Bareboat Racing in the BVI Spring Regatta & Sailing Festival – Familiar faces return for the best week ever, part III
Posted in Charter Stories, Features
Chartering two boats this year, including a Sunsail 41 for his racing crew, Ben Sampson’s been a visitor to the BVI for 30 years and for the past ten years he has raced BVI Spring Regatta & Sailing Festival. He returns with his group of characters who call themselves Team Poulet Peeps – full disclosure, Ben was once a chicken farmer. Team Poulet Peeps, who will be clearly recognized around Nanny Cay Resort and Marina wearing team tee-shirts emblazoned with chickens, are a group of long-time family friends from the Pittsburgh, PA area.

At 79 years old, Sampson is more like a captain emeritus; he prefers to manage his sailing group and enjoy the racing from a chartered catamaran which serves as the team mother ship. His racing team won the Scrub Island Invitational race, then were plagued with some mechanical issues but that’s the way it is with sailing, Sampson notes nonchalantly.
Sampson’s been sailing for some 60 years having learned to sail on FJs (Flying Juniors) as a kid at a YMCA camp on the Chesapeake Bay where he worked in the summers. Today he keeps an Island Packet cruising boat in the Chesapeake which he has sailed to the BVI in past years. On his early trips to the BVI Sampson learned about racing boats from former Tortola resident and sailor Julian Putley, a friendship that has grown strong over the years; Putley’s son Jason will again be the captain and helmsman for Sampson’s team.
“We have about 12-14 people who come down, maybe 6-7 of them race and the rest of us stay on the cat we charter; I’m usually mostly interested in where we have dinner on a given night,” Sampson smiles. “Last year were probably the toughest conditions I have seen in the regatta and just finishing it was a challenge – I don’t need to get incapacitated at my age! The camaraderie with the crew is always fun between the catamaran crew and the racing crew – where we had lunch and went snorkeling that day versus the racing crew risking life and limb in big breeze,” he laughs.
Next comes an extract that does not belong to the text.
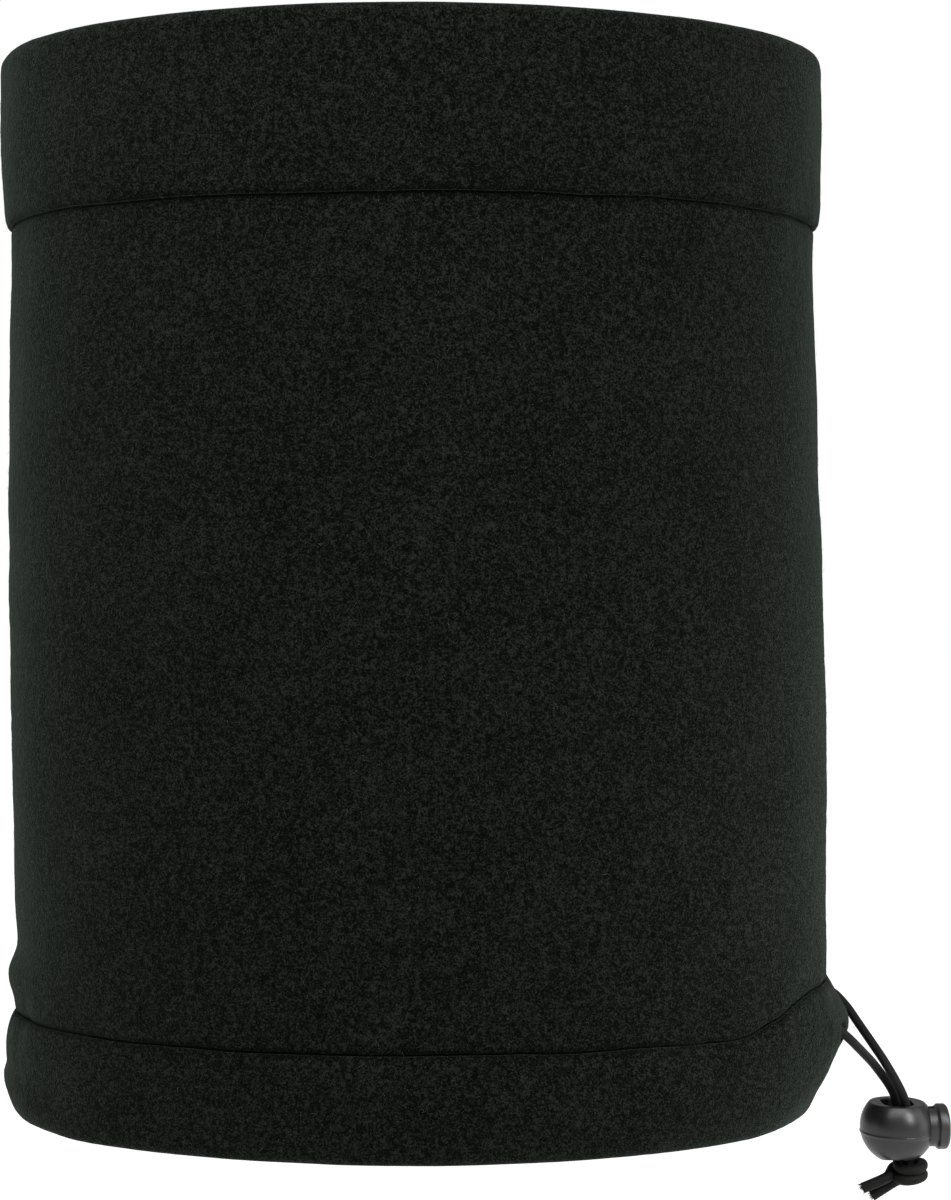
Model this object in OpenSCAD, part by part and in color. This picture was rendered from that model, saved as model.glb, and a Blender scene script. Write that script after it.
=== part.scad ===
// Fleece neck gaiter: an oval tube with a folded top band and a drawcord casing at its
// lower edge. The cord's two ends leave the casing at one side and run through a ball
// cord lock to a shared knot. The origin is the middle of the tube, +Z is up, the front
// faces -Y and the cord lock hangs at +X.

/* [Tube] */
// Width across the filled-out tube
tube_w = 195; // [150:1:240]
// Depth of the tube from front to back
tube_d = 128; // [96:1:160]
// Height from the bottom fold to the top fold
tube_h = 251; // [190:1:320]
// Thickness of one layer of fleece
fleece_t = 2.2; // [1.6:0.1:3]
// Squareness of the oval, where 2 is an ellipse
oval_power = 2.05; // [2:0.05:3]

/* [Top band] */
// Height of the doubled top band
band_h = 40.5; // [25:0.5:70]
// Height of the tube's edge held between the band's two leaves
band_allowance = 6; // [3:0.5:12]

/* [Bottom casing] */
// Height of the drawcord casing
casing_h = 24; // [18:0.5:40]
// Height of the tube's edge held between the casing's two leaves
casing_allowance = 4; // [2:0.5:6]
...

Crew Nicole Nicolette, who organizes the travel arrangements and books the boats, says she’s typically not a sailor other than participating in BVI Spring Regatta last year for the first time after Sampson invited her to join the team.
“I’m a learning in process crew member – they throw me where I am needed,” Nicolette says good humoredly. “I have mostly enjoyed the excitement and the adrenalin that comes along with it. Last year the weather put an unexpected twist into the racing – it was really cool being out there dealing with the weather and the race, being in the moment with it. It’s a great environment for learning – I’ve learned about what the terms refer to, what happens in different scenarios, when you pull back, when you let go, but I’m still not tending towards any particular position on the boat.”
Nicolette, recalling the BVISR fun she had last year, adds, “The sailing festival itself, the atmosphere is electric with people from all different parts of the world sailing. Everyone is there for a common reason which is just great.”